There's no minimum, but the math usually makes sense at 3+ properties. With one property generating $8,000 in depreciation, REPS saves you roughly $2,000–$3,000 in taxes (depending on your bracket). With 5–10 properties and cost segregation, you're looking at $20,000–$50,000+ in annual tax savings.

Can I claim REPS retroactively?

No. REPS must be established for the tax year in which you're claiming it. You can't go back and amend prior years to claim REPS status you didn't qualify for or didn't elect. However, suspended passive losses from prior years can be released once you qualify.

What happens to my REPS status if I buy a property mid-year?

The 750-hour and 50% tests apply to the full calendar year. A mid-year purchase means fewer months to accumulate hours for that property, but it also means you have partial-year depreciation. The grouping election helps by pooling hours across all properties regardless of acquisition date.

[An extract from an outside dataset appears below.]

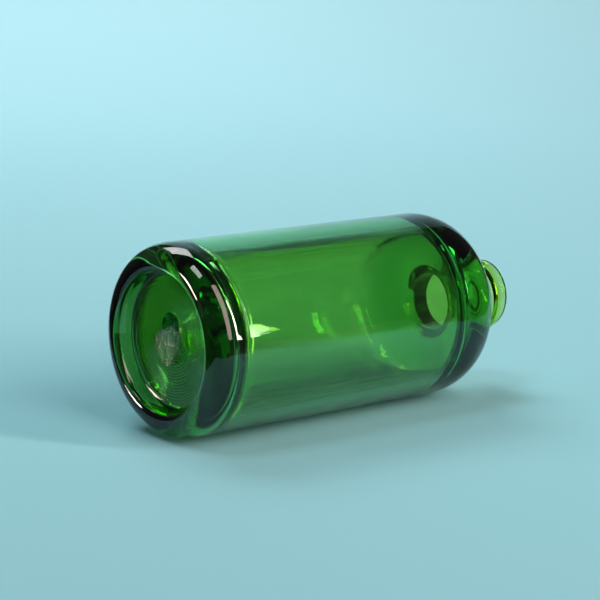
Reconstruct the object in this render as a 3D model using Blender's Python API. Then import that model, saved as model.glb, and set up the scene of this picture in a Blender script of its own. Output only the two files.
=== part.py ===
"""A double-walled green plastic bottle with no cap, lying on its side.

The bottle lies along X, base at -X and mouth at +X, with its lowest flat on the plane z = 0 and the
origin under the middle of its length. The real bottle is two mouldings: a thick clear outer shell, and
a thinner inner bottle that stands in it, carries the neck and the thread, and keeps a narrow gap all
round. Each moulding is built here as its zones, one after another along the axis, each a solid of its
own. Two neighbouring zones of a moulding meet face to face on a plane square to the axis.

Every zone is turned about the axis from outlines of points (radius, height). Height runs along the
axis, from the standing plane under the base to the mouth. Lengths are in metres.
"""

import math

import bmesh
import bpy
from mathutils import Vector

# Outer shell
BODY_RADIUS = 0.0230
BODY_LENGTH = 0.0908
SHELL_WALL = 0.0032
HEEL_WIDTH = 0.0044
HEEL_HEIGHT = 0.0058
SHOULDER_WIDTH = 0.0089
SHOULDER_HEIGHT = 0.0116

# Underside: a narrow standing land, a bevel inside it and a recess with a domed floor
STANDING_LAND = 0.0008
BEVEL_WIDTH = 0.0008
BEVEL_HEIGHT = 0.0005
BEVEL_FILLET = 0.0007
RECESS_SLOPE = 0.00125
RECESS_DEPTH = 0.0039
RECESS_FILLET = 0.0009
RECESS_DOME = 0.0005

# Gate: the rough stub at the middle of the recess, and the round well that it stands in
GATE_RADIUS = 0.0040
GATE_HEIGHT = 0.0028
GATE_OFFSET = 0.0012
GATE_BEVEL = 0.0003
WELL_MARGIN = 0.0005
WELL_DEPTH = 0.0006
WELL_FILLET = 0.0003

# Hollow of the shell: a floor that falls away to a rounded edge, and a shoulder that closes in to the
# hole for the neck
SHELL_FLOOR = 0.0042
FLOOR_EDGE_WIDTH = 0.0085
FLOOR_KNEE_DROP = 0.0006
FLOOR_EDGE_DROP = 0.0027
FLOOR_FILLET = 0.0038
FLOOR_KNEE_FILLET = 0.0110
HOLLOW_TOP_DEPTH = 0.0125
HOLLOW_TOP_FILLET = 0.0060
ENTRANCE_DEPTH = 0.0075
ENTRANCE_FILLET = 0.0020

# Inner bottle: it follows the hollow of the shell
CLEARANCE = 0.0003
INNER_WALL = 0.0011
INNER_FLOOR = 0.0025
BORE_FILLET = 0.0025
ZONE_MARGIN = 0.0010

# Neck
NECK_LENGTH = 0.0138
NECK_RADIUS = 0.0088
NECK_WALL = 0.0015
LIP_HEIGHT = 0.0018
LIP_FILLET = 0.0003

# Thread
THREAD_PITCH = 0.0032
THREAD_TURNS = 1.5
THREAD_HEIGHT = 0.00105
THREAD_ROOT_WIDTH = 0.0022
THREAD_CREST_WIDTH = 0.0009
THREAD_SINK = 0.0004
THREAD_MARGIN = 0.0002
FADE_TURNS = 0.12

# Fineness
SIDES = 48
GATE_SIDES = 24
ARC_STEP = math.radians(18)
SHARP_ANGLE = math.radians(35)
WELD = 0.000001
LEAST_FILLET = 0.0002
MOST_FILLET_SHARE = 0.49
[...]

Is REPS worth pursuing if I use a property manager?

It can be, but you'll need to demonstrate material participation through other means — reviewing reports, making decisions, directing the manager, handling tenant disputes, overseeing renovations. The grouping election is essentially mandatory in this scenario.

The Bottom Line

Real Estate Professional Status is one of the most powerful tax tools available to DSCR investors — but it's not automatic and it's not easy. The combination of DSCR financing (which lets you scale without income constraints) and REPS (which lets you use the resulting depreciation against all income) creates a compounding advantage that grows with every property you add.

The key requirements: 750+ hours, more than 50% of your work time, material participation, and bulletproof documentation. If you can meet those tests — or your spouse can — the tax savings alone can fund your next acquisition.

Talk to a CPA who specializes in real estate before claiming REPS. The benefits are substantial, but the audit risk is real, and the rules are unforgiving.